Он был в эйфории, полон вдохновения. Через шесть недель, в номере за 25 октября, El Espectador опубликовала еще один его рассказ, «Ева внутри своей кошки», тоже на тему смерти и перевоплощения. Это история о женщине по имени Ева. Одержимая желанием съесть не яблоко, а апельсин, она решает переселиться в тело своей кошки и в результате обнаруживает, по прошествии трех тысяч лет, что она заключена — похоронена — в некоем новом непонятном мире. Ева — красавица, уставшая от мужского внимания; ее собственная физическая привлекательность причиняет ей боль, будто раковая опухоль. Ей кажется, что в ее артериях кишат крошечные насекомые.
Она знала: они пришли из далекого прошлого, и все, кто носил ее фамилию, вынуждены были их терпеть и так же, как она, страдали от них, когда до самого рассвета их одолевала бессонница. Именно из-за этих тварей у всех ее предков было горькое и грустное выражение лица. Они глядели на нее из ушедшей жизни, со старинных портретов, с выражением одинаково мучительной тоски…[274]

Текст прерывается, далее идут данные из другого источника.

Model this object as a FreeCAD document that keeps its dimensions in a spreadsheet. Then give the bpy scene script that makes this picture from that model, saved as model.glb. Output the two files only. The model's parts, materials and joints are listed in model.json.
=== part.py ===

В этом замечательном отрывке уже предугадываются основы концепции генеалогического древа романа «Сто лет одиночества» и его упрощенной версии «Дом», замыслы которых вскоре созреют (или, возможно, уже созрели) у молодого писателя.

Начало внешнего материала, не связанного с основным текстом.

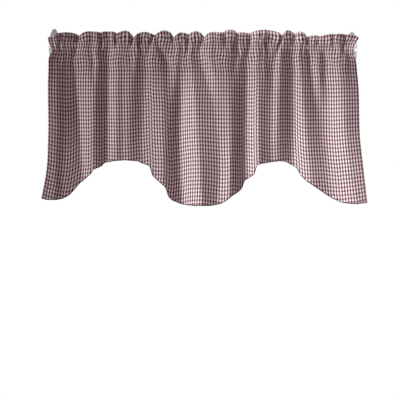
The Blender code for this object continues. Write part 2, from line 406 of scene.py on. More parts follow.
def through(places: Sequence[float], values: Sequence[float], where: Array) -> Array:
    """Soft curve through values given at places.

    Args:
        places: rising places.
        values: one value for each place.
        where: places to read the curve at; it goes straight on past both ends.

    Returns:
        The values there.
    """
    places, values = np.asarray(places, float), np.asarray(values, float)
    slopes = np.gradient(values, places)
    i = np.clip(np.searchsorted(places, where) - 1, 0, len(places) - 2)
    step = places[i + 1] - places[i]
    t = (np.clip(where, places[0], places[-1]) - places[i]) / step
    curve = cubic((values[i], values[i + 1]), (slopes[i] * step, slopes[i + 1] * step), t)
    before = np.minimum(where - places[0], 0.0) * slopes[0]
    after = np.maximum(where - places[-1], 0.0) * slopes[-1]
    return curve + before + after


def by_height(table: Sequence[NamedTuple], column: str, z: Array) -> Array:
    """Read one column of a table of heights.

    Args:
        table: rows that have a z.
        column: name of the column.
        z: heights to read it at.

    Returns:
        The column's values there.
    """
    rows = sorted(table, key=lambda row: row.z)
    return through([row.z for row in rows], [getattr(row, column) for row in rows], z)


def soften(row: Array, passes: int = SOFTEN_PASSES) -> Array:
    """Round the kinks of a row.

    Args:
        row: values by column.
        passes: how often each is averaged with its neighbours.

    Returns:
        The rounded row, its ends kept.
    """
    for _ in range(passes):
        inner = row[..., :-2] * 0.25 + row[..., 1:-1] * 0.5 + row[..., 2:] * 0.25
        row = np.concatenate([row[..., :1], inner, row[..., -1:]], axis=-1)
    return row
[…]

Буквально через три дня после опубликования этого второго рассказа Маркеса его неожиданный покровитель провозгласил в своей ежедневной рубрике, что на литературной сцене страны появился новый талант — студент-первокурсник, которому еще даже нет двадцати одного года. Саламеа недвусмысленно заявил: «В Габриэле Гарсиа Маркесе мы наблюдаем рождение нового замечательного писателя»[275]. Его похвала окрылила Маркеса, но дала побочный эффект: он еще больше почувствовал себя вправе пренебрегать учебой ради своей всепоглощающей страсти к чтению и писательскому творчеству. Спустя более полувека всемирно известный писатель скажет, что его ранние рассказы «нелогичны и абстрактны, некоторые абсурдны, и ни в одном не выражены реальные чувства»[276], И опять, рассуждая от обратного, можно предположить, что он ненавидел свои стихи и ранние рассказы именно потому, что в них «выражены реальные чувства», и что позже он научится скрывать — но не полностью подавлять — свой юношеский романтизм и эмоциональность, которые обнажали его уязвимые стороны и позже могли выдать его с головой. Также, возможно, именно поэтому он не хотел воздать должное Боготе за то, что там он стал писателем[277].

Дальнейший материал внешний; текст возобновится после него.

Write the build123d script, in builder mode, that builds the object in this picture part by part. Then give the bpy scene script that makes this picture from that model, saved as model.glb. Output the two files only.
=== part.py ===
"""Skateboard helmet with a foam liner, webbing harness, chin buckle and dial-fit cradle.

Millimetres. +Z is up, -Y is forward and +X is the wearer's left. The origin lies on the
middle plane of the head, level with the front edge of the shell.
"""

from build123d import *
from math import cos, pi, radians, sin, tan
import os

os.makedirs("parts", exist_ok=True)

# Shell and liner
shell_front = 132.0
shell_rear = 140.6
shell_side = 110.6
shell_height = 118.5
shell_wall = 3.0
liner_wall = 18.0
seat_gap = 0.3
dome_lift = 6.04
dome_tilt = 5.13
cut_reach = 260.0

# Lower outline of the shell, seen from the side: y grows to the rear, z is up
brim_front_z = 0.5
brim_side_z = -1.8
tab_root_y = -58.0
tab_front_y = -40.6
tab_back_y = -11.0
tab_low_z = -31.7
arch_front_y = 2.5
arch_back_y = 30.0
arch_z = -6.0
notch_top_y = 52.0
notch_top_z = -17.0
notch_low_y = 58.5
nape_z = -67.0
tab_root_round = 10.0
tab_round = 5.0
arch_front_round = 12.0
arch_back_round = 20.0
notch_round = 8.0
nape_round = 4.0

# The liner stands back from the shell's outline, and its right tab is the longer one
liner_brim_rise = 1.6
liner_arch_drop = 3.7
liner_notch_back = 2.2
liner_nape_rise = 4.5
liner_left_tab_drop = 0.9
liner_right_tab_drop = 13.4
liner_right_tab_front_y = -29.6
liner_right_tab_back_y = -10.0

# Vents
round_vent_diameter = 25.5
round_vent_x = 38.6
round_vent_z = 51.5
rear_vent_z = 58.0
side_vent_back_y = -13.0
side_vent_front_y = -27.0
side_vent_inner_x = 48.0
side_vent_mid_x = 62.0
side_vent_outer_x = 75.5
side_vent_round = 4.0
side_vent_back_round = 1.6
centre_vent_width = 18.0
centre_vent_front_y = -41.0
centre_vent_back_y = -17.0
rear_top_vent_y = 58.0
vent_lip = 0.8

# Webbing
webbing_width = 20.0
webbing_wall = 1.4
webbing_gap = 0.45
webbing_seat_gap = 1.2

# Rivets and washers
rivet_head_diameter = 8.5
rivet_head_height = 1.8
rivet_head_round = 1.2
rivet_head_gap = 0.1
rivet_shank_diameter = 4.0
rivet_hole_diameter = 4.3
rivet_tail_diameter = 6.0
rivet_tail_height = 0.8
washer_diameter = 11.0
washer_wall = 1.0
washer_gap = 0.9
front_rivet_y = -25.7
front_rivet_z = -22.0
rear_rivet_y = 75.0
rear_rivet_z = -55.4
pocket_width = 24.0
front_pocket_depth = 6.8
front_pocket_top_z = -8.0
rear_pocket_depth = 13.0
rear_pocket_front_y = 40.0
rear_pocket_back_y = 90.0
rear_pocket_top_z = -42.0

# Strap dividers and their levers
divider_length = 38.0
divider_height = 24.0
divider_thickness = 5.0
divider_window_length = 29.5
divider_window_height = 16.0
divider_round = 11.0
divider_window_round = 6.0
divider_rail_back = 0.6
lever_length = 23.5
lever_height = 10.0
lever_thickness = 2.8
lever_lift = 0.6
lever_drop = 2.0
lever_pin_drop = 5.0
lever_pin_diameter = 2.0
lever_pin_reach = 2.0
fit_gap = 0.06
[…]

На рождественские каникулы 1947 г. Гарсиа Маркес остался в Боготе. Проживание в пансионе стоило недешево, но еще больше денег требовалось на обратную дорогу в Сукре. К тому же Мерседес его не замечала, бабушка умерла, а мама вот-вот должна была родить еще одного ребенка. Ну и конечно, он пытался избежать выяснения отношений с отцом, ведь, несмотря на то что экзамены он кое-как сдал, «завалив» лишь два предмета — статистику и демографию, теперь он точно знал, что не станет посвящать свою жизнь юриспруденции. Успех двух первых рассказов навел его на мысль, что, возможно, в жизни для него есть другой путь. И вообще он предпочитал по максимуму использовать свою, быть может временную, независимость.